• [Written request] Give back, exactly as written, the lines from the beginning of the listing through the one that contains "bpy.ops.object.modifier_apply(modifier=modifier.name)".

• [Data block]
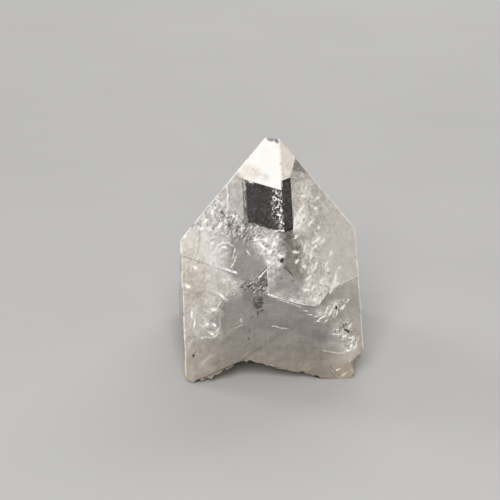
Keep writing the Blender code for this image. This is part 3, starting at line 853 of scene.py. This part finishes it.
def finish_piece(piece, name, *materials):
    """Names a piece, gives it its materials, and puts it on the crystal's body."""
    piece.name = name
    piece.data.name = name
    piece.data.materials.clear()
    for material in materials:
        piece.data.materials.append(material)
    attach(piece, "root")


def apply_modifiers(piece):
    work_on(piece)
    for modifier in list(piece.modifiers):
        bpy.ops.object.modifier_apply(modifier=modifier.name)


def part_of(face):
    """Which part of the crystal a face of the mesh belongs to. A sliver is judged by where it lies."""
    longest = max(edge.calc_length() for edge in face.edges)
    sliver = face.calc_area() < SLIVER_WIDTH * longest
    for name, (direction, _) in FACES.items():
        heights = [vert.co.dot(direction) for vert in face.verts]
        lies_flat = sliver and max(heights) - min(heights) < SLIVER_HEIGHT
        if lies_flat or face.normal.dot(direction) >= SAME_DIRECTION:
            return name if name in FRONT_FACES else "around"
    return "break"


def on_foot_line(vert):
    """Whether a vertex is on the line where the break at the base meets the upright faces."""
    if not FOOT_LINE_START < vert.co.z < FOOT_LINE_END:
        return False
    flat = [face for face in vert.link_faces if part_of(face) != "break"]
    upright = all(abs(face.normal.z) < 0.1 for face in flat)
    return upright and 0 < len(flat) < len(vert.link_faces)


def in_break(vert):
    """Whether a vertex lies inside a broken surface, above the points that the crystal stands on."""
    return vert.co.z > STANDING_HEIGHT and all(part_of(face) == "break" for face in vert.link_faces)


def group_where(piece, name, wanted):
    """In edit mode, puts the wanted vertices in a new group."""
    choose(piece, wanted, "verts")
    piece.vertex_groups.new(name=name)
    bpy.ops.object.vertex_group_assign()


def push_about(piece, group, size, strength, direction):
    """Moves a group of vertices by a cloudy pattern, half of it outwards and half inwards."""
    pattern = bpy.data.textures.new(group, "CLOUDS")
    pattern.noise_scale = size
    pattern.noise_depth = 3
    modifier = piece.modifiers.new(group, "DISPLACE")
    modifier.texture = pattern
    modifier.texture_coords = "LOCAL"
    modifier.vertex_group = group
    modifier.direction = direction
    modifier.strength = strength
    modifier.mid_level = 0.5


def roughen(body, sizes):
    """Gives the broken surfaces a fine roughness and an uneven foot line, and keeps the faces flat."""
    set_mode("EDIT")
    bpy.ops.mesh.select_mode(type="VERT")
    bpy.ops.mesh.select_all(action="SELECT")
    bpy.ops.mesh.remove_doubles(threshold=0.0005 * MM)
    bpy.ops.mesh.select_mode(type="FACE")
    if not choose(body, lambda face: part_of(face) == "break" and face.calc_area() > SMALL_FACE):
        raise RuntimeError("the crystal has no broken surface to roughen")
    bpy.ops.mesh.subdivide(number_cuts=2)
    bpy.ops.mesh.quads_convert_to_tris()
    choose(body, lambda face: part_of(face) != "break")
    bpy.ops.mesh.dissolve_limited(angle_limit=math.radians(0.02), delimit={"NORMAL"})
    bpy.ops.mesh.select_mode(type="VERT")
    group_where(body, "break", in_break)
    group_where(body, "foot_line", on_foot_line)
    bpy.ops.mesh.select_mode(type="FACE")
    set_mode("OBJECT")
    push_about(body, "break", BREAK_LUMPS, sizes.break_relief, "NORMAL")
    push_about(body, "foot_line", FOOT_LINE_LUMPS, sizes.foot_relief, "Z")
    apply_modifiers(body)
    bpy.ops.object.shade_smooth_by_angle(angle=math.radians(32))
    set_mode("EDIT")
    choose(body, lambda face: part_of(face) != "break")
    bpy.ops.mesh.faces_shade_flat()
    set_mode("OBJECT")
    body.vertex_groups.clear()


class CRYSTAL_OT_body(bpy.types.Operator):
    """Dress the crystal: its own faces stay flat, and its broken surfaces get a fine roughness"""

    bl_idname = "crystal.body"
    bl_label = "Crystal body"

    def execute(self, context):
        sizes = context.scene.crystal_sizes
        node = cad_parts["crystal"]
        deselect()
        body = bpy.data.objects.new("crystal_body", node.data.copy())
        context.scene.collection.objects.link(body)
        work_on(body)
        roughen(body, sizes)
        finish_piece(body, "crystal_body", *(crystal_finish(sizes, part) for part in PARTS))
        set_mode("EDIT")
        for number, part in enumerate(PARTS):
            if not choose(body, lambda face: part_of(face) == part):
                raise RuntimeError(f"the crystal has no {part}")
            body.active_material_index = number
            bpy.ops.object.material_slot_assign()
        set_mode("OBJECT")
        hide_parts("crystal")
        return {"FINISHED"}


class CRYSTAL_OT_pocket(bpy.types.Operator):
    """Add the dark pocket inside the crystal, close behind the two faces in front: painted shade that makes the
    clear window look dark
    """

    bl_idname = "crystal.pocket"
    bl_label = "Smoky pocket"

    def execute(self, context):
        sizes = context.scene.crystal_sizes
        deselect()
        # The pocket is painted shade: a dark piece that stands for the darkness seen through the clear window
        block, middle = 24 * MM, Vector((0, -8, 27)) * MM
        over_top, under_bottom, back = 0.9 * MM, 0.5 * MM, 0.6 * MM
        bpy.ops.mesh.primitive_cube_add(size=block, location=middle)
        pocket = context.object
        bpy.ops.object.transform_apply(location=True)
        set_mode("EDIT")
        for face in ("front_left", "front_right"):
            direction, reach = FACES[face]
            cut(direction * (reach * MM - sizes.window_depth), direction)
        cut((sizes.window_left, 0, 0), (-1, 0, 0))
        cut((sizes.window_right, 0, 0), (1, 0, 0))
        cut((0, 0, sizes.window_top + over_top), (0.1, 0, 1))
        cut((0, 0, sizes.window_bottom - under_bottom), (0.05, 0.1, -1))
        cut((0, back, 0), (0, 1, 0))
        face_outwards()
        bpy.ops.mesh.bevel(offset=0.08 * MM, segments=2)
        set_mode("OBJECT")
        finish_piece(pocket, "smoky_pocket", pocket_finish(sizes))
        return {"FINISHED"}


# Face, x, z and radius in millimetres of the dark grains that show in front
GRAIN_PLACES = [
    ("front_left", 1.15, 21.0, 0.42), ("front_left", -13.3, 4.1, 0.26), ("front", -2.9, 12.4, 0.2),
    ("front", -2.3, 12.9, 0.15), ("front", -4.0, 11.7, 0.15), ("front", -4.3, 9.4, 0.13),
    ("front", -4.3, 7.8, 0.15), ("front_right", 11.9, 8.3, 0.3), ("front_right", 11.4, 8.7, 0.2),
    ("front_right", 11.7, 9.3, 0.2), ("front_right", 11.4, 9.9, 0.13), ("front", 9.8, 8.8, 0.14),
    ("front_right", 10.1, 12.1, 0.26), ("front_right", 10.5, 11.6, 0.15),
]


class CRYSTAL_OT_grains(bpy.types.Operator):
    """Add the dark mineral grains that sit in the crystal's pits"""

    bl_idname = "crystal.grains"
    bl_label = "Dark grains"

    def execute(self, context):
        material = grain_finish()
        rise = context.scene.crystal_sizes.grain_rise / MM
        sunk, uneven = 0.45, 0.28
        draw = random.Random(11)
        for number, (face, x, z, radius) in enumerate(GRAIN_PLACES):
            spot = face_point(face, x, z, sunk * radius)
            deselect()
            bpy.ops.mesh.primitive_ico_sphere_add(subdivisions=2, radius=radius * MM, location=spot * MM)
            lump = context.object
            bpy.ops.object.transform_apply(location=True)
            set_mode("EDIT")
            bpy.ops.mesh.select_all(action="SELECT")
            bpy.ops.transform.vertex_random(
                offset=uneven * radius * MM, uniform=0.6, normal=0.4, seed=draw.randint(1, 99),
            )
            cut(face_point(face, x, z, -rise) * MM, FACES[face][0])
            face_outwards()
            set_mode("OBJECT")
            finish_piece(lump, f"dark_grain_{number + 1:02d}", material)
        return {"FINISHED"}


# Stage
CRYSTAL_MIDDLE = (0, 0, 0.017)


def lamp(name, size, spot, power):
    """A soft light of this width and height, aimed at the middle of the crystal."""
    light = bpy.data.lights.new(name, "AREA")
    light.shape = "RECTANGLE"
    light.size, light.size_y = size
    light.energy = power
    made = bpy.data.objects.new(name, light)
    made.location = spot
    made.rotation_euler = (Vector(spot) - Vector(CRYSTAL_MIDDLE)).to_track_quat("Z", "Y").to_euler()
    bpy.context.scene.collection.objects.link(made)


def add_camera(scene):
    """The camera at the photograph's angle, with 500 picture elements of 0.17 mm across its view."""
    tilt, turn, distance = math.radians(22.34), math.radians(-4.40), 0.26
    aim = Vector((-3.022, 0.12, 17.401)) * MM
    view_width = 500 * 0.17 * MM
    back = Vector((math.sin(turn) * math.cos(tilt), -math.cos(turn) * math.cos(tilt), math.sin(tilt)))
    data = bpy.data.cameras.new("camera")
    data.sensor_width = 36
    data.lens = data.sensor_width * distance / view_width
    data.clip_start = 0.01
    camera = bpy.data.objects.new("camera", data)
    camera.location = aim + back * distance
    camera.rotation_euler = (-back).to_track_quat("-Z", "Y").to_euler()
    scene.collection.objects.link(camera)
    scene.camera = camera


class CRYSTAL_OT_stage(bpy.types.Operator):
    """Add the pale floor, the soft lights and the camera"""

    bl_idname = "crystal.stage"
    bl_label = "Stage"

    def execute(self, context):
        stage = context.scene.crystal_stage
        deselect()
        bpy.ops.mesh.primitive_circle_add(
            vertices=96, radius=stage.floor_radius, fill_type="NGON", location=(0, 0, 0),
        )
        floor = context.object
        set_mode("EDIT")
        bpy.ops.mesh.select_all(action="SELECT")
        bpy.ops.mesh.extrude_region_move(TRANSFORM_OT_translate={"value": (0, 0, -stage.floor_depth)})
        face_outwards()
        set_mode("OBJECT")
        floor.name = "floor"
        floor.data.materials.append(floor_finish(stage))

        lamp("front_light", (0.34, 0.3), (-0.08, -0.42, 0.37), stage.main_light)
        lamp("left_light", (0.2, 0.3), (-0.42, 0.3, 0.22), stage.side_light)
        lamp("back_light", (0.5, 0.2), (0.18, 0.42, 0.3), stage.back_light)

        world = bpy.data.worlds.new("room")
        world.use_nodes = True
        background = world.node_tree.nodes["Background"]
        background.inputs["Color"].default_value = (1, 0.99, 0.98, 1)
        background.inputs["Strength"].default_value = stage.room
        context.scene.world = world
        context.scene.view_settings.view_transform = "Standard"

        add_camera(context.scene)
        return {"FINISHED"}


OPERATORS = (CRYSTAL_OT_body, CRYSTAL_OT_pocket, CRYSTAL_OT_grains, CRYSTAL_OT_stage)


class CRYSTAL_PT_panel(bpy.types.Panel):
    bl_idname = "CRYSTAL_PT_panel"
    bl_label = "Apophyllite Point"
    bl_space_type = "VIEW_3D"
    bl_region_type = "UI"
    bl_category = "Crystal"

    def draw(self, context):
        for group in (context.scene.crystal_sizes, context.scene.crystal_stage):
            column = self.layout.column()
            for name in group.__annotations__:
                column.prop(group, name)
        for operator in OPERATORS:
            self.layout.operator(operator.bl_idname)


CLASSES = (CrystalSizes, StageSizes, *OPERATORS, CRYSTAL_PT_panel)


def register():
    for this in CLASSES:
        bpy.utils.register_class(this)
    bpy.types.Scene.crystal_sizes = bpy.props.PointerProperty(type=CrystalSizes)
    bpy.types.Scene.crystal_stage = bpy.props.PointerProperty(type=StageSizes)


def unregister():
    del bpy.types.Scene.crystal_stage
    del bpy.types.Scene.crystal_sizes
    for this in reversed(CLASSES):
        bpy.utils.unregister_class(this)


def main():
    register()
    bpy.ops.crystal.body()
    bpy.ops.crystal.pocket()
    bpy.ops.crystal.grains()
    bpy.ops.crystal.stage()
    deselect()


if __name__ == "__main__":
    main()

• [Result of the exercise]
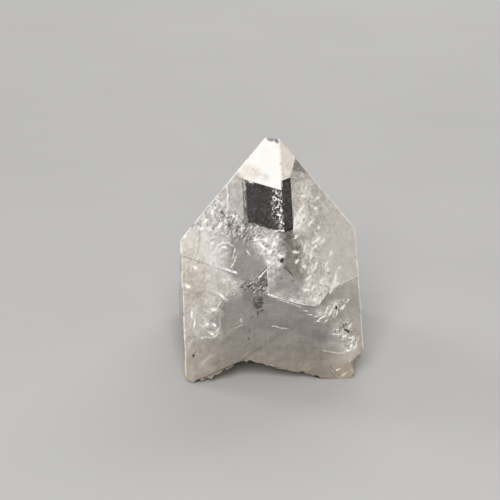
Keep writing the Blender code for this image. This is part 3, starting at line 853 of scene.py. This part finishes it.
def finish_piece(piece, name, *materials):
    """Names a piece, gives it its materials, and puts it on the crystal's body."""
    piece.name = name
    piece.data.name = name
    piece.data.materials.clear()
    for material in materials:
        piece.data.materials.append(material)
    attach(piece, "root")


def apply_modifiers(piece):
    work_on(piece)
    for modifier in list(piece.modifiers):
        bpy.ops.object.modifier_apply(modifier=modifier.name)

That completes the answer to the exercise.